Dear makers of Cloud Atlas,
Last weekend, my partner and I saw Cloud Atlas – well, most of it. We watched for about two hours and then couldn’t stomach the violence anymore. We chose to leave instead of finding out what happened at the end.
I would’ve walked out sooner, but I was intrigued by the interwoven plot lines and parallel characters. Fascinated by the fragmented, echoing narratives. And impressed by the story’s moral: the film tells us that our choices reverberate to create our past and future, and that our survival depends on living from a sense of oneness.
In some ways, Cloud Atlas is revolutionary. But it isn’t visionary. In spite of its attempt to convey interdependence and inspire compassion, it achieves the exact opposite because of its violence. The purity and beauty of the message are undercut by the hatred shown in scene after scene of graphic fighting and killing.
These times of violence, isolationism, and fear need media that embody an antidote – not a mirror. We need to realize what the character Sonmi 451 supposedly realized in this film: from womb to tomb, we not only rely on each other; we are each other. Sadly, the movie doesn’t let us feel her realization for ourselves or show us a path toward it. Instead, it batters us with the divisiveness and suffering we’re already steeped in.
To be a visionary filmmaker or artist in these times, to really bring home the concept of oneness, requires radical nonviolence. It requires resisting our collective addiction to fear. It calls for extreme integrity and a mind/heart that can imagine a world free of enemies.

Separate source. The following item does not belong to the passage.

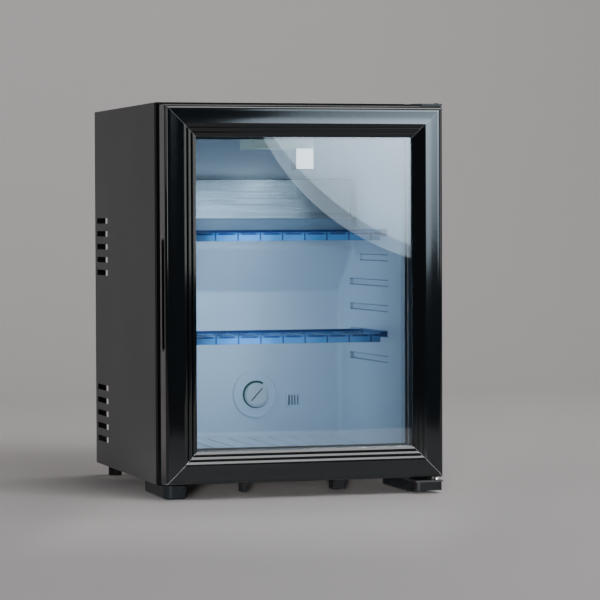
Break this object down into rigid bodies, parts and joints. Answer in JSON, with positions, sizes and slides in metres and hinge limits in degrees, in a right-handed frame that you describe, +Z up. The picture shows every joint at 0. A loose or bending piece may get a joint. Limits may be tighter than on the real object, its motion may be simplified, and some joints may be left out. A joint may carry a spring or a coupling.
{
  "type": "glass door minibar fridge",
  "caption": "Compact counter-top cooler with a mitred double-glazed door hinged on the right, lit white interior, slotted shelves and an open-backed absorption cooling unit.",
  "frame": {"origin": "bottom centre of the bounding box, on the surface the fridge stands on", "axes": "+Z up, -Y out through the door, +X to the hinge side"},
  "size_m": [0.402, 0.45, 0.551],
  "materials": {
    "cabinet_enamel": "satin charcoal enamel on sheet steel",
    "liner_plastic": "white vacuum-formed plastic",
    "insulation": "foamed in place",
    "galvanised_sheet": "zinc-coated sheet steel",
    "screw_steel": "zinc-plated steel",
    "frame_plastic": "black satin moulded plastic",
    "foot_rubber": "black rubber",
    "cold_plate_aluminium": "fine brushed lines along the width",
    "tray_plastic": "blue-grey moulded plastic",
    "lamp_plastic": "milky diffuser",
    "dial_plastic": "off-white moulded plastic",
    "unit_paint": "black stove paint",
    "box_plastic": "black moulded plastic",
    "door_gloss": "polished black",
    "handle_plastic": "black satin moulded plastic",
    "door_glass": "clear float glass",
    "spacer_aluminium": "satin extruded bar",
    "gasket_rubber": "black magnetic seal",
    "shelf_plastic": "clear blue-tinted moulded plastic"
  },
  "bodies": {
    "cabinet": {"left_side_panel": "cabinet_enamel", "right_side_panel": "cabinet_enamel", "top_panel": "cabinet_enamel", "bottom_panel": "cabinet_enamel", "rear_rail": "cabinet_enamel", "inner_liner": "liner_plastic", "foam_insulation": "insulation", "back_panel": "galvanised_sheet", "back_panel_screws": "screw_steel", "front_frame": "frame_plastic", "top_hinge_plate": "screw_steel", "top_hinge_screws": "screw_steel", "bottom_hinge_plate": "screw_steel", "hinge_washer": "screw_steel", "hinge_cover": "frame_plastic", "left_front_foot": "frame_plastic", "right_front_foot": "frame_plastic", "rear_foot_left": "foot_rubber", "rear_foot_right": "foot_rubber", "underside_rib": "frame_plastic", "underside_block": "frame_plastic", "evaporator_plate": "cold_plate_aluminium", "drip_tray": "tray_plastic", "lamp_housing": "lamp_plastic", "lamp_lens": "lamp_plastic", "thermostat_bezel": "liner_plastic", "thermostat_ring": "liner_plastic", "sensor_cover": "liner_plastic", "boiler_case": "unit_paint", "condenser_pipe": "unit_paint", "condenser_fins": "galvanised_sheet", "absorber_vessel": "unit_paint", "absorber_coil": "unit_paint", "heat_exchanger_pipe": "unit_paint", "unit_bracket": "galvanised_sheet", "control_box": "box_plastic", "cord_gland": "box_plastic"},
    "door": {"door_top_rail": "door_gloss", "door_bottom_rail": "door_gloss", "door_left_stile": "door_gloss", "door_right_stile": "door_gloss", "top_hinge_bush": "box_plastic", "bottom_hinge_bush": "box_plastic", "handle_cup": "handle_plastic", "outer_glass": "door_glass", "inner_glass": "door_glass", "glass_spacer": "spacer_aluminium", "door_back_trim": "handle_plastic", "door_gasket": "gasket_rubber"},
    "thermostat": {"thermostat_dial": "dial_plastic"},
    "upper_shelf_body": {"upper_shelf": "shelf_plastic"},
    "lower_shelf_body": {"lower_shelf": "shelf_plastic"}
  },
  "joints": [
    {"name": "door_hinge", "type": "hinge", "parent": "cabinet", "child": "door", "pos_m": [0.1965, -0.209, 0.0235], "axis": [0, 0, 1], "range_deg": [0, 120]},
    {"name": "thermostat_turn", "type": "hinge", "parent": "cabinet", "child": "thermostat", "pos_m": [0.0155, 0.09, 0.1255], "axis": [0, -1, 0], "range_deg": [-135, 135]},
    {"name": "upper_shelf_slide", "type": "slide", "parent": "cabinet", "child": "upper_shelf_body", "axis": [0, -1, 0], "range_m": [0, 0.075]},
    {"name": "lower_shelf_slide", "type": "slide", "parent": "cabinet", "child": "lower_shelf_body", "axis": [0, -1, 0], "range_m": [0, 0.075]}
  ]
}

Film has the power to ignite our collective imagination, to plant seeds of what we might become. It is a magical medium – its images become our dreams, and then our dreams become our reality. We’re drowning in films that horrifically reflect our suffering. We urgently need films that show us ways out of suffering, ways to heal, ways to nurture our budding understanding of oneness. When we understand our interconnectedness, we’ll do everything possible to cherish life and keep from hurting anyone.
I challenge the makers of Cloud Atlas – and all filmmakers and artists – to call forth your imagination and skill to create media that show humanity our highest potential. Devote your brilliance to showing us the harmlessness and love that blossom when we know we are each other.